Jetzt ist die Zeit zu handeln und die Weichen zu stellen, damit ich meinen Lebensabend nicht weggesperrt und in Einzelhaft verbringen muss. Noch habe ich die Kraft, mein Leben selbst in die Hand zu nehmen und dafür zu sorgen, dass ich es eines Tages nicht einer Gesellschaft übergeben muss, die ich so nicht akzeptieren kann.
Als ersten Schritt habe ich mein Leben aufgeräumt, innerlich und äußerlich. Dazu habe ich mich intensiv mit meinem bisherigen Leben auseinandergesetzt. Ich habe mir Gedanken darüber gemacht, wie ich meine restliche Lebenszeit gestalten möchte und welchen Sinn ich meinem weiteren Leben geben möchte.
Für mich war es ein befreiender Reinigungsprozess, mich auf der Schwelle zum dritten Lebensabschnitt von überflüssigem Besitz zu befreien. Businesskleider und Bikinis, High Heels und Ballerinas, zerlesene Bücher, alte Zeitschriften, Osterhasen und Weihnachtssterne: je mehr ich weggegeben habe, desto freier fühlte ich mich. Und desto fremder wurde mir das Konzept von Eigentum.
Wir alle haben Dinge, an denen unsere Erinnerungen hängen. Auch von diesen habe ich mich bewusst getrennt, denn ich trage die Erinnerungen in mir, eingebrannt in mein Gehirn. Erinnerungskrücken brauche ich (noch) nicht. Und wenn ich mich eines Tages nicht mehr erinnern kann, dann will ich wieder gelernt haben, mich am Hier und Jetzt zu freuen. Leben im Moment.

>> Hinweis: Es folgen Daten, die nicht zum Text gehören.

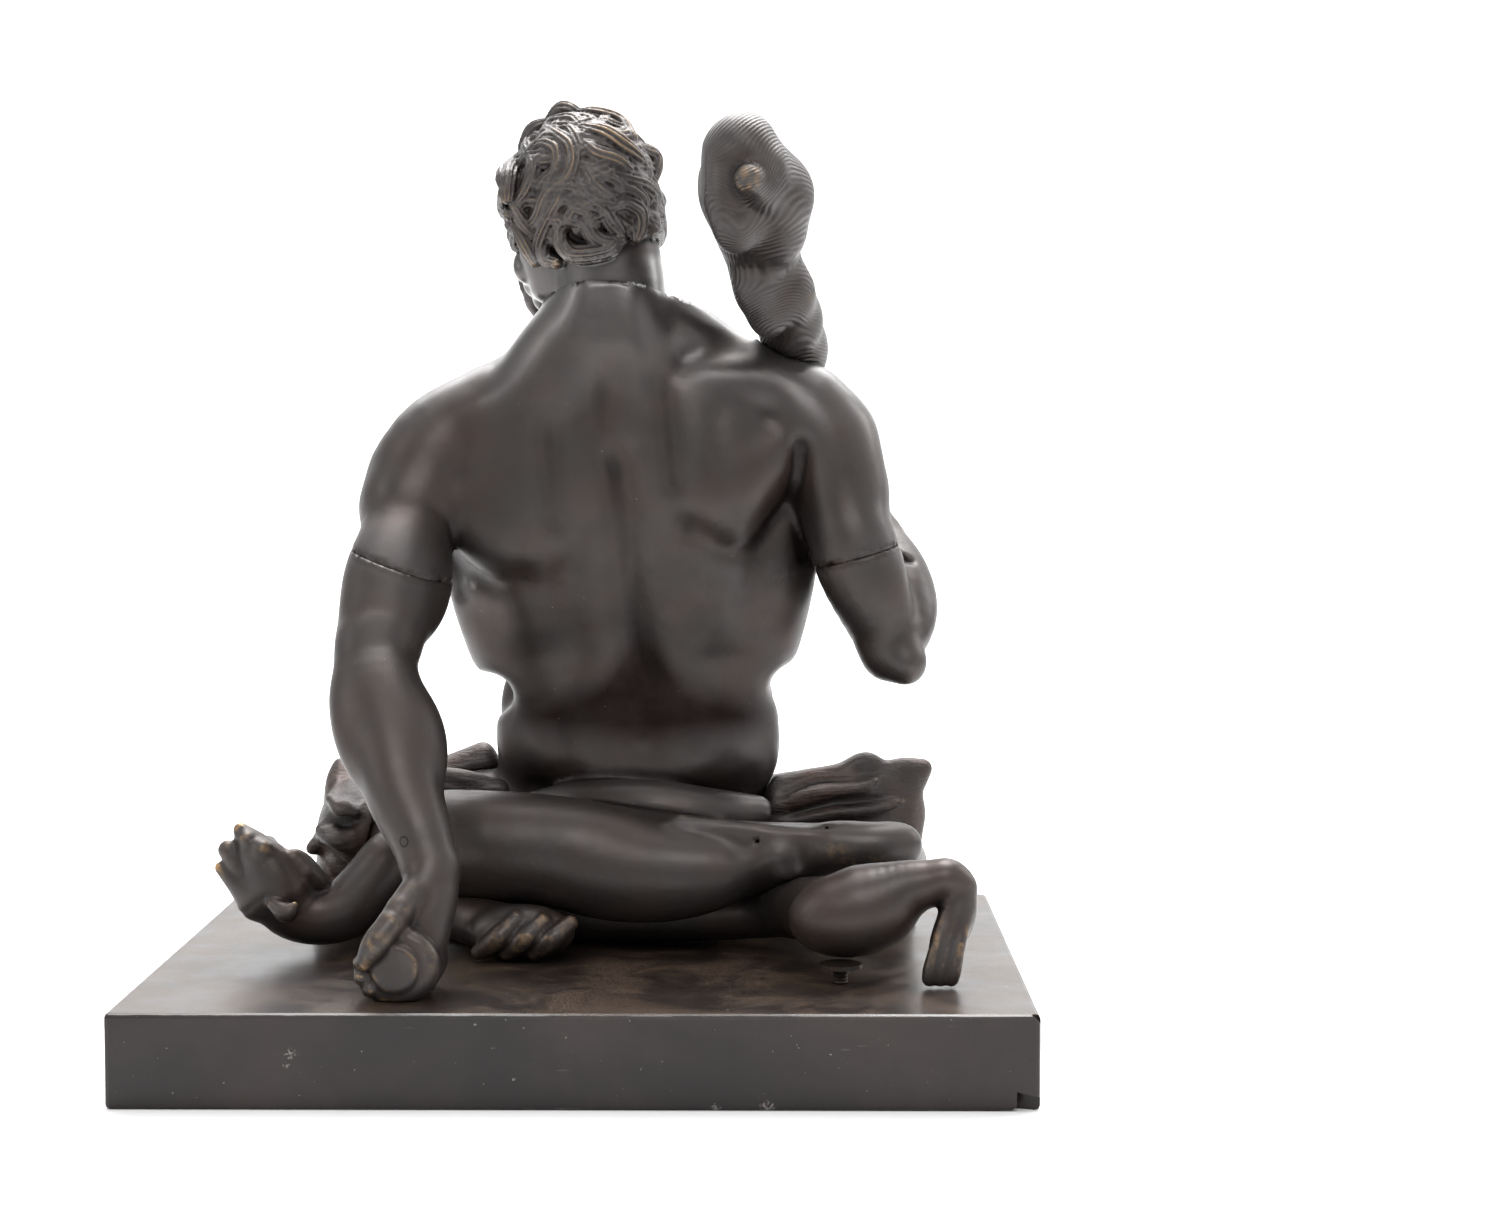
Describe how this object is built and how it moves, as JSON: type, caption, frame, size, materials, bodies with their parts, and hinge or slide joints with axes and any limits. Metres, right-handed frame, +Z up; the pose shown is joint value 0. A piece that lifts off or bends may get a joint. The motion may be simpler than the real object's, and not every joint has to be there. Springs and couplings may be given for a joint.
{
  "type": "seated bronze hercules statue",
  "caption": "Bronze hero seen from behind, seated on a beast with a club over his shoulder, on a rectangular slab of black marble",
  "frame": {"origin": "middle of the slab's underside", "axes": "+Z up, +X to the right when looking at the figure's back, +Y the way the figure faces"},
  "size_m": [0.47, 0.35, 0.5255],
  "materials": {
    "marble": "honed black marble, dusty, with pale scratches",
    "body_bronze": "dark brown patina, waxed, with red-brown shadows",
    "hair_bronze": "dark brown patina with golden wear on the locks",
    "club_bronze": "dark patina over chased bark, golden on the knots",
    "beast_bronze": "dark brown patina with golden wear on the raised edges",
    "hide_bronze": "dull dark patina over chased hair",
    "stud_steel": "dull steel with brown rust"
  },
  "bodies": {
    "root": {"marble_base": "marble", "torso": "body_bronze", "head": "hair_bronze", "left_arm": "body_bronze", "right_arm": "body_bronze", "club": "club_bronze", "hydra": "beast_bronze", "lion_skin": "hide_bronze", "fixing_stud": "stud_steel"}
  },
  "joints": []
}
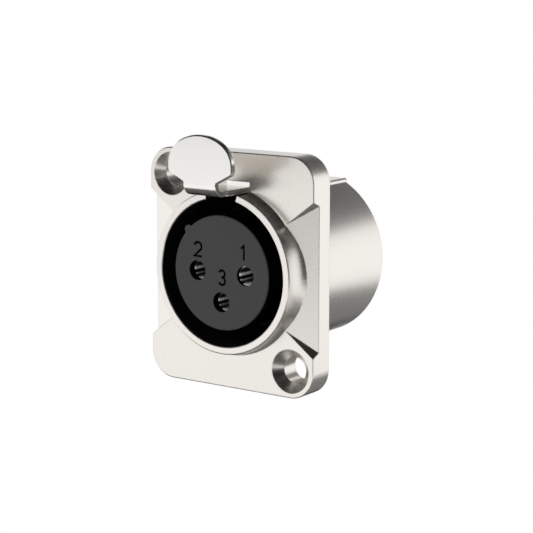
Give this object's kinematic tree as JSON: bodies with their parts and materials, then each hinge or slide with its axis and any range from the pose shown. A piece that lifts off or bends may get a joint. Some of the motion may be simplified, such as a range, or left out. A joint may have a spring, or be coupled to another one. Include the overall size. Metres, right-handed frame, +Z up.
{
  "type": "xlr panel socket",
  "caption": "Panel-mounting female audio socket with a square flange, round barrel, dark contact insert and a press latch on top.",
  "frame": {"origin": "centre of the flange's back face, on the barrel's axis", "axes": "+Y along the barrel, through the panel; +Z up, towards the latch; the socket faces -Y"},
  "size_m": [0.026, 0.0293, 0.0336],
  "materials": {
    "satin_nickel": "satin nickel plate on die-cast zinc",
    "polished_steel": "polished nickel plate on steel sheet",
    "black_plastic": "dark moulded plastic",
    "contact_metal": "silver plate on brass",
    "steel": "plain steel",
    "earth_metal": "tin plate on bronze"
  },
  "bodies": {
    "socket": {"shell": "satin_nickel", "insert_face": "black_plastic", "front_insulator": "black_plastic", "rear_insulator": "black_plastic", "contact_1": "contact_metal", "contact_2": "contact_metal", "contact_3": "contact_metal", "contact_sleeve_1": "steel", "contact_sleeve_2": "steel", "contact_sleeve_3": "steel", "assembly_screw": "steel", "retaining_ring": "steel", "earth_strip": "earth_metal", "latch_pin": "steel"},
    "latch": {"latch_lever": "polished_steel", "latch_spring": "steel"}
  },
  "joints": [
    {"name": "latch_press", "type": "hinge", "parent": "socket", "child": "latch", "pos_m": [0, 0.0126, 0.0099], "axis": [-1, 0, 0], "range_deg": [0, 2.2], "stiffness_Nm_per_rad": 0.003, "springref_deg": -60.16}
  ]
}
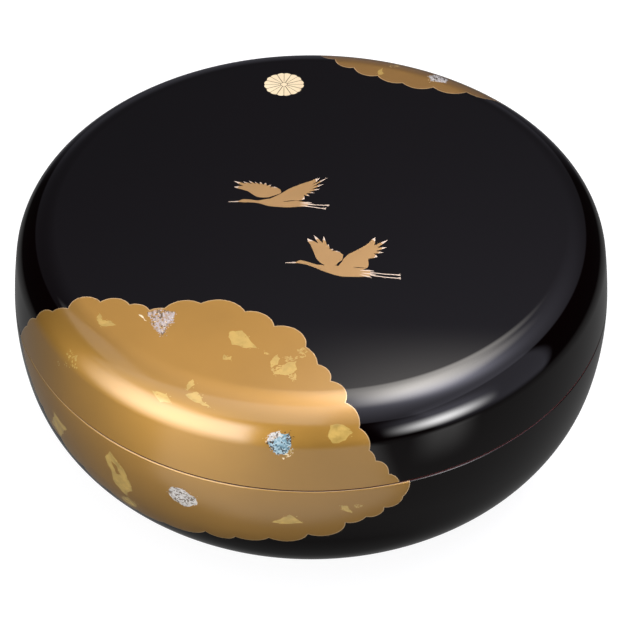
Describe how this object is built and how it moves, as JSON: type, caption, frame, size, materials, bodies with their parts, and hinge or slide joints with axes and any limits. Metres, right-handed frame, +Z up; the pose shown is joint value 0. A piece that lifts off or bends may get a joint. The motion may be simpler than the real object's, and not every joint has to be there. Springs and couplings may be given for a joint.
{
  "type": "lacquer candy box",
  "caption": "Round footed bowl with a flush lift-off domed lid, hollow for sweets, in polished black lacquer with a scalloped gold cloud, flakes and flying cranes.",
  "frame": {"origin": "centre of the circle that the foot ring stands on", "axes": "+Z up along the turning axis; the side with the large gold cloud faces -Y, slightly towards -X"},
  "size_m": [0.2402, 0.2402, 0.113],
  "materials": {
    "black_lacquer": "turned wood under mirror-polished black lacquer, with satin gold powder, gold leaf and pearl shell laid flush in the surface, and dark red lacquer inside"
  },
  "bodies": {
    "root": {"lid": "black_lacquer", "body": "black_lacquer"}
  },
  "joints": []
}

Ich träume davon, als alte Frau einfach unter einem Baum zu sitzen, mit einem Hund zu Füßen und einer Katze auf dem Schoss und den Wolken zuzuschauen, wie sie über einen strahlend blauen Himmel ziehen. In den Wolken sehe ich Formen und Figuren, die sich ständig verändern. Erst ein wilder Drachen, dann ein Elefant und schließlich ein Dackel mit Schlappohren vielleicht. Oder ein galoppierendes Pferd, das sich auf seinem Ritt über den Himmel in ein Kaninchen verwandelt. Alles, was ich dafür brauche, ist freie Sicht auf den Himmel.
Ich habe meine Zelte im Großstadtdschungel abgebrochen, die Last von Besitz hinter mir gelassen und bin hinaus in die Natur gezogen. Ein Bett, ein Tisch mit einem Stuhl zum Arbeiten, einen kleinen Kleiderschrank und die Möglichkeit, die Tür auch mal hinter mir zu machen zu können. Frische Luft, Bäume und Wiesen, Gespräche unter Freunden. Was brauche ich mehr?
Den gemeinsamen Wohnraum, den Garten und die Haustiere teile ich mit Freunden, in gegenseitigem Respekt. Selbstbestimmt innerhalb einer Gemeinschaft zu leben ist mir wichtig. Sollte ich mein Recht auf Selbstbestimmung nicht mehr wahrnehmen können, dann ist meine Zeit auf der Erde abgelaufen. Wenn Ihr dann eines Tages einen Wolkendackel mit ganz besonders großen Schlappohren am Sommerhimmel seht, dann könnte ich das sein, die Euch von oben zuwinkt.